## STATED PROBLEM
Below are the records. Count the lines containing the string "that", and reply with the number alone.

## RECORDED INFORMATION
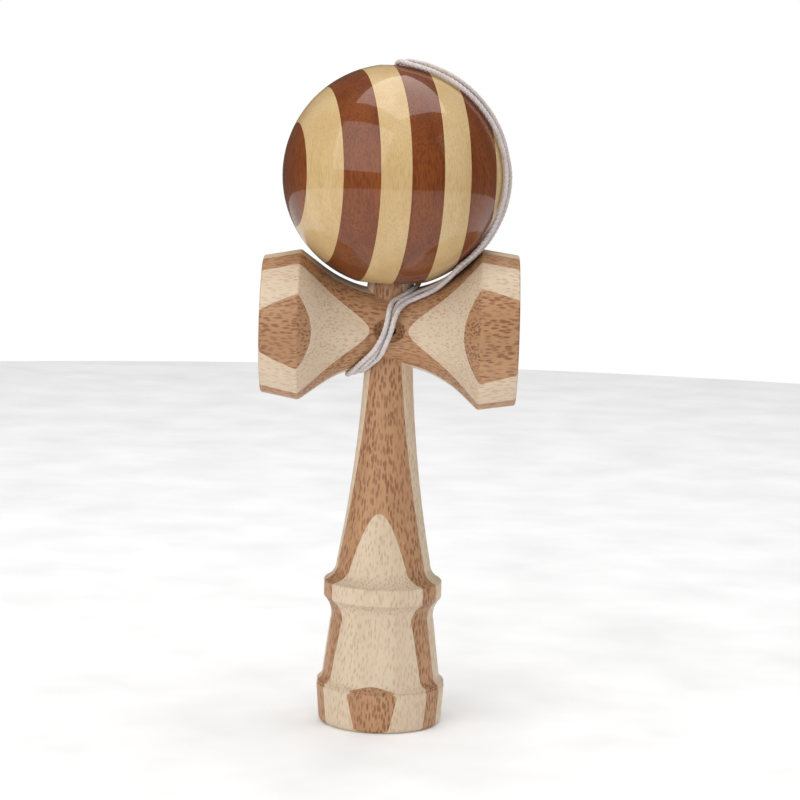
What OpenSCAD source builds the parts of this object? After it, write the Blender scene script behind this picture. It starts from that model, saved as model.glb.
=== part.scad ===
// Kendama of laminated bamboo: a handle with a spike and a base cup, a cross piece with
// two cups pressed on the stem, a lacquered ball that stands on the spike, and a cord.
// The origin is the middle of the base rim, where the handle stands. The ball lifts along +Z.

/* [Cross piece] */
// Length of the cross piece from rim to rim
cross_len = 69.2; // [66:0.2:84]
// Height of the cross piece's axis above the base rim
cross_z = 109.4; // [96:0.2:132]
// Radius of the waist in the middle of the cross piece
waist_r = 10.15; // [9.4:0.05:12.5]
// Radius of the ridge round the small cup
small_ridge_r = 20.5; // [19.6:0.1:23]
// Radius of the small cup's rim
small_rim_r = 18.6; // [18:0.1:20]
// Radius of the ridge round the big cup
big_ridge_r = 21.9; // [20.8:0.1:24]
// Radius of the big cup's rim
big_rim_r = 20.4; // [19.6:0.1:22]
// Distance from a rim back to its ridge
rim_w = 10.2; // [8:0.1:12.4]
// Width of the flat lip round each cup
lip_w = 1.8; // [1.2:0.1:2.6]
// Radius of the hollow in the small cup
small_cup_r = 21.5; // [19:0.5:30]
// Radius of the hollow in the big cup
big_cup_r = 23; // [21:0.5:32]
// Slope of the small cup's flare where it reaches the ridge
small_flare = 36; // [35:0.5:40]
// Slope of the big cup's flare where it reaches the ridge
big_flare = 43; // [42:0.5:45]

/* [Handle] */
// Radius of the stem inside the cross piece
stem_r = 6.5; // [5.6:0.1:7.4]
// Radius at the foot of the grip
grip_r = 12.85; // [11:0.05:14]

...

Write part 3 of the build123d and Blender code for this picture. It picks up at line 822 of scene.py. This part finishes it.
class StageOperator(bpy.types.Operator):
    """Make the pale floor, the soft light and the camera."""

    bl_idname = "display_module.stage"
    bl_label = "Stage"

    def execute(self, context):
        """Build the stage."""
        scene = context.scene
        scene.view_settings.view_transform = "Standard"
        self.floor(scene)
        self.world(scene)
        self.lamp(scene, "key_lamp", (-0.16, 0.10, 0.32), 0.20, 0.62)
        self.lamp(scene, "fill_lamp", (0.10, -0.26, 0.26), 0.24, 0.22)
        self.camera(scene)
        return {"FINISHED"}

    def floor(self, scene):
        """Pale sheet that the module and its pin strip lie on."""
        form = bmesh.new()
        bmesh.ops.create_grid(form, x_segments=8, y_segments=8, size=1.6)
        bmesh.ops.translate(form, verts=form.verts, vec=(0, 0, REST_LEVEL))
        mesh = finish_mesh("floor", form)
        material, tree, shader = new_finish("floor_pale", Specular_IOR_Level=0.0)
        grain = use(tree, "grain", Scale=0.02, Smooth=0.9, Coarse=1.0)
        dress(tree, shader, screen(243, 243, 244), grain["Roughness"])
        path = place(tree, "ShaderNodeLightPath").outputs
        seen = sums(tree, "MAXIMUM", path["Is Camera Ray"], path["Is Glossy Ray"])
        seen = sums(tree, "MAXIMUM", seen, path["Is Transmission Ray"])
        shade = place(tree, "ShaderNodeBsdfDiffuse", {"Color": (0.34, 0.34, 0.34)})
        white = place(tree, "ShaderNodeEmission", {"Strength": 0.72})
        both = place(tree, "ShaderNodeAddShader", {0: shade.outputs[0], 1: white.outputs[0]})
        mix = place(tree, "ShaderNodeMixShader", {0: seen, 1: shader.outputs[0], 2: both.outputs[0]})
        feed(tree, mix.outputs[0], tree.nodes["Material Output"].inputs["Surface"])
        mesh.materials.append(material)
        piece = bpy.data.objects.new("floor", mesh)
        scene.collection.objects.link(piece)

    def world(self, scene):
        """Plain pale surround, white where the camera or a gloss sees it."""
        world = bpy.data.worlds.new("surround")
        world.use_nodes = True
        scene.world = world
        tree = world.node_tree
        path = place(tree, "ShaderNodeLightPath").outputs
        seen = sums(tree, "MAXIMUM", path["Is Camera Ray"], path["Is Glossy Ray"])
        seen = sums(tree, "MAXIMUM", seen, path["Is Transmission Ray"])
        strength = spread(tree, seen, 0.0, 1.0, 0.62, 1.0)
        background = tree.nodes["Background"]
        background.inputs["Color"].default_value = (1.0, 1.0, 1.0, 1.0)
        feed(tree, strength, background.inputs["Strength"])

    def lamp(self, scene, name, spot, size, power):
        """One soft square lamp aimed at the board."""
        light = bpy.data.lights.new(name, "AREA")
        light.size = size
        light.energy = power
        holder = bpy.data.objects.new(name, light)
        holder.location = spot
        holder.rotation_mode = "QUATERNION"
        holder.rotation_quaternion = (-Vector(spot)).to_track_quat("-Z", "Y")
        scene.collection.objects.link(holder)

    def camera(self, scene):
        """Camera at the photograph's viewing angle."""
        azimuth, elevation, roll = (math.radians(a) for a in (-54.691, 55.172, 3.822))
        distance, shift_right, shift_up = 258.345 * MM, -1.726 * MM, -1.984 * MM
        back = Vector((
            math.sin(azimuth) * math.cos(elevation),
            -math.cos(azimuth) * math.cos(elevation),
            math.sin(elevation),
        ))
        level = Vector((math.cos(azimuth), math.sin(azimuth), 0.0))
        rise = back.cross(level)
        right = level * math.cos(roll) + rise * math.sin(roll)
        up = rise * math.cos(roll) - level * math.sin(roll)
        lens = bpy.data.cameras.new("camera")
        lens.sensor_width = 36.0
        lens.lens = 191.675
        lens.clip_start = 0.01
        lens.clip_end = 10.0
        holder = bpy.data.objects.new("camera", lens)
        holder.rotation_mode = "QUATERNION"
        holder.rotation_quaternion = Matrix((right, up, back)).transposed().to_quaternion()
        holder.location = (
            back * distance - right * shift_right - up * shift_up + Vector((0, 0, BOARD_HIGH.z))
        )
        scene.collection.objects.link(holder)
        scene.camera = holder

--

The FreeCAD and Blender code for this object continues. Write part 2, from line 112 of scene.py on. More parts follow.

## EXERCISE RESULT
3